As an oncology expert, Wong is a powerful advocate for a team approach to care. She also arrives with extensive experience conducting regional, national and international research — a source of emphasis at CUSP, Jordan said.

“I want to make sure we have a solid research base, to service the pharmaceutical, biotech and medical device innovation all around us in Orange County,” he said.

The Irvine campus is at the epicenter of such activity. Chapman is preparing those facilities for Department of Physical Therapy students in 2014 and the formal launch of the College of Pharmacy in 2015. Chapman’s new Physician Assistant Studies program will also be housed there. Among other things, the facility will feature research and teaching labs as well as high-tech classrooms that support active learning.


Founding faculty members for the Chapman University School of Pharmacy include, from left, Lawrence Brown, professor of pharmacoeconomics and health policy and associate dean of student and academic affairs; Siu-Fun Wong, professor of oncology and associate dean of assessment and scholarship; Ronald Jordan, dean; Nancy Alvarez, assistant dean for experiential education and continuing professional development; and Keykavous Parang, professor and associate dean of research, graduate studies and global affairs.

“Most of the curriculum won’t involve standard lectures at all,” Jordan said. “We’ll be working with facilitated teamwork and casework scenarios.”

The school will nudge students onto the path of collaboration by linking to other disciplines at Chapman, including biology, chemistry and film.


“I’ve long had a desire to get a screenplay or TV show developed with a pharmacist as a central character,” Brown said. “Consumers have a perception of the pharmacist as someone who only dispenses medications, and I think that would change if they saw a more interesting role in a movie.
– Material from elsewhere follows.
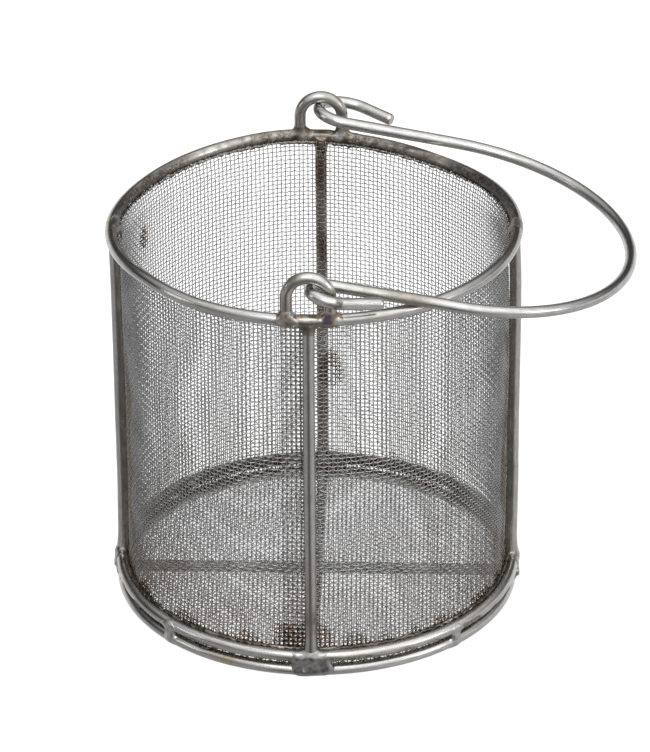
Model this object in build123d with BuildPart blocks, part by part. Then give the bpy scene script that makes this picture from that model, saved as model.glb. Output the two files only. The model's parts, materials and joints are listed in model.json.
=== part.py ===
"""Round stainless wire mesh basket with a swinging bail handle.

Frame: millimetres, +Z up. The origin is the centre of the circle that the foot ring stands on.
The basket's axis is Z. The two handle eyes are at -Y (front) and +Y (back), and the bail
lies over the +X side of the rim at rest.
"""
import os
from math import cos, radians, sin

from build123d import *

# ---- driving dimensions (mm) ------------------------------------------------------------------
ROD_RADIUS = 2.3  # every ring, rib, eye, bar and the bail is 4.6 mm rod
RIM_RADIUS = 76.8  # centre line of the top and lower rings
TOP_RING_Z = 153.6
LOWER_RING_Z = 8.2
FOOT_RING_RADIUS = 76.0  # the foot ring is a touch smaller and sits under the lower ring
RIB_RADIUS = 76.0  # the ribs stand outside the mesh, between the rings

MESH_THICKNESS = 0.8  # two crossing 0.4 mm wires
SHEET_GAP = 0.05  # the edge of the wall sheet ends this far above the bottom sheet
WALL_RADIUS = 73.5  # outer face of the mesh wall between the rings
WALL_EDGE_RADIUS = 74.4  # outer face where the wall is pressed against each ring
WALL_BELL = 8.0  # height over which the wall spreads out to each ring
WALL_TOP_Z = 154.0
BOTTOM_MESH_Z = 4.65  # underside of the bottom mesh, just above the foot ring and its bars
BOTTOM_MESH_RADIUS = 76.8  # its edge is sandwiched between the two lower rings
LAP_START = 261.2  # degrees from +X: where the overlapping end of the wall sheet begins
LAP_ANGLE = 8.2

EYE_Y = RIM_RADIUS
EYE_BEND_RADIUS = 8.2
EYE_BEND_Z = 162.6
EYE_FOOT_Z = 154.2

PIVOT_Z = 165.7  # hinge axis of the bail, high inside the eyes
BAIL_TILT = 10.9  # degrees below level, where the arms rest over the top ring
BAIL_HALF_WIDTH = 67.8  # the arms pass just inside the rim
BAIL_BOW_U = 54.7  # distance from the hinge axis to the centre of the half-round bow
HOOK_RADIUS = 9.0
HOOK_BEND_U = 0.2  # the rod inside the eye runs this far in front of the hinge axis
HOOK_EXTRA_TURN = 21.6  # degrees past a half turn, so that the free end closes towards the arm
HOOK_FREE_LENGTH = 15.2
END_CHAMFER = 0.3

COPE_DEPTH = 1.3  # a coped rod end stops this far short of the ring's centre line
BEAD_RADIUS = 0.9  # continuous bead that joins the mesh wall to a ring
BEAD_CENTRE_RADIUS = 74.85
FOOT_WELD_HALF_ANGLE = 6.0  # degrees round the basket
FOOT_WELD_RADIUS = 2.7
BRIDGE_WELD_HALF_ANGLE = 2.4
BRIDGE_WELD_RADIUS = 2.4
RIB_WELD_RADIUS = 77.1  # welds at the rib ends sit a little outside the ribs, clear of the mesh
RIB_TOP_WELD_RADIUS = 2.5
RIB_TOP_WELD_DROP = 2.6  # its centre lies this far below the centre of the top ring
COLLAR_RADIUS = 3.1  # widest radius of the weld collar at the foot of a rod
COLLAR_HEIGHT = 3.4
COLLAR_RISE = 0.3  # the collars of the eyes start this far above the foot of the leg
BAR_WELD_RADIUS = 3.9
BAR_WELD_HEIGHT = 2.4

# ---- worked out from them ---------------------------------------------------------------------
BOTTOM_MESH_TOP = BOTTOM_MESH_Z + MESH_THICKNESS
WALL_BOTTOM_Z = BOTTOM_MESH_TOP + SHEET_GAP
FOOT_WELD_Z = (LOWER_RING_Z + ROD_RADIUS) / 2
BAR_REACH = FOOT_RING_RADIUS - COPE_DEPTH
RIB_TURNS = {"front": -90, "right": 0, "back": 90, "left": 180}

os.makedirs("parts", exist_ok=True)
finished = {}


def keep(builder, name):
    """Label a finished piece and write it as its own STEP file."""
    builder.part.label = name
    export_step(builder.part, f"parts/{name}.step")
    finished[name] = builder


def carve(*names):
    """Cut pieces that are already finished out of the one being built, so that faces meet."""
    for name in names:
        add(finished[name].part, mode=Mode.SUBTRACT)


def upright_plane(turn):
    """The vertical half plane at an angle from +X: local x is the radius, local y is Z."""
    angle = radians(turn)
    return Plane(origin=(0, 0, 0), x_dir=(cos(angle), sin(angle), 0), z_dir=(sin(angle), -cos(angle), 0))


def level_plane(radius, turn, height):
    """A level plane on the basket: local x points outwards, local y runs round the basket."""
    angle = radians(turn)
    centre = (radius * cos(angle), radius * sin(angle), height)
    return Plane(origin=centre, x_dir=(cos(angle), sin(angle), 0), z_dir=(0, 0, 1))


def make_ring(name, radius, height):
    """A ring of round rod, closed by a butt weld that is ground flush."""
    with BuildPart() as ring:
        with BuildSketch(Plane.XZ):
            with Locations((radius, height)):
                Circle(ROD_RADIUS)
        revolve(axis=Axis.Z)
    keep(ring, name)


def wall_points(inset):
    """Section of the wall sheet in the X-Z plane: outer face upwards, then inner face down."""
    bell_low = LOWER_RING_Z + WALL_BELL
    bell_high = TOP_RING_Z - WALL_BELL
    outer = [
        (WALL_EDGE_RADIUS, WALL_BOTTOM_Z),
        (WALL_EDGE_RADIUS, LOWER_RING_Z),
        (WALL_RADIUS, bell_low),
        (WALL_RADIUS, bell_high),
        (WALL_EDGE_RADIUS, TOP_RING_Z),
        (WALL_EDGE_RADIUS, WALL_TOP_Z),
    ]
    near = [(x - inset, z) for x, z in outer]
    far = [(x - inset - MESH_THICKNESS, z) for x, z in reversed(outer)]
    return near + far


def weld_lump(turn, half_angle, radius):
    """A lump of weld in the outer groove between the lower ring and the foot ring."""
    with BuildSketch(upright_plane(turn - half_angle)) as section:
        with Locations((BOTTOM_MESH_RADIUS, FOOT_WELD_Z)):
            Circle(radius)
            Rectangle(radius, 2 * radius, align=(Align.MAX, Align.CENTER), mode=Mode.SUBTRACT)
        with Locations((RIM_RADIUS, LOWER_RING_Z), (FOOT_RING_RADIUS, ROD_RADIUS)):
            Circle(ROD_RADIUS, mode=Mode.SUBTRACT)
    revolve(section.sketch, axis=Axis.Z, revolution_arc=2 * half_angle)


def weld_collar(plane):
    """A collar of weld round the foot of an upright rod that stands on a level plane."""
    with Locations(plane):
        Cone(COLLAR_RADIUS, ROD_RADIUS, COLLAR_HEIGHT, align=(Align.CENTER, Align.CENTER, Align.MIN))


# ---- rings ------------------------------------------------------------------------------------
make_ring("top_ring", RIM_RADIUS, TOP_RING_Z)
make_ring("lower_ring", RIM_RADIUS, LOWER_RING_Z)
make_ring("foot_ring", FOOT_RING_RADIUS, ROD_RADIUS)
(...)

I’m hoping someone from the film school will take up the challenge.” As the Chapman team reaches across disciplines and readies facilities and curriculum, the challenges are just beginning. But the dean’s excitement is obvious when he talks about preparing students for the opportunities that await.

“We’ll be preparing them for change, but also to be change agents,” he said.

“Delivering something of value to society is at that foundation of pharmacy. And all of us here realize that we have our own chance to make a real difference.”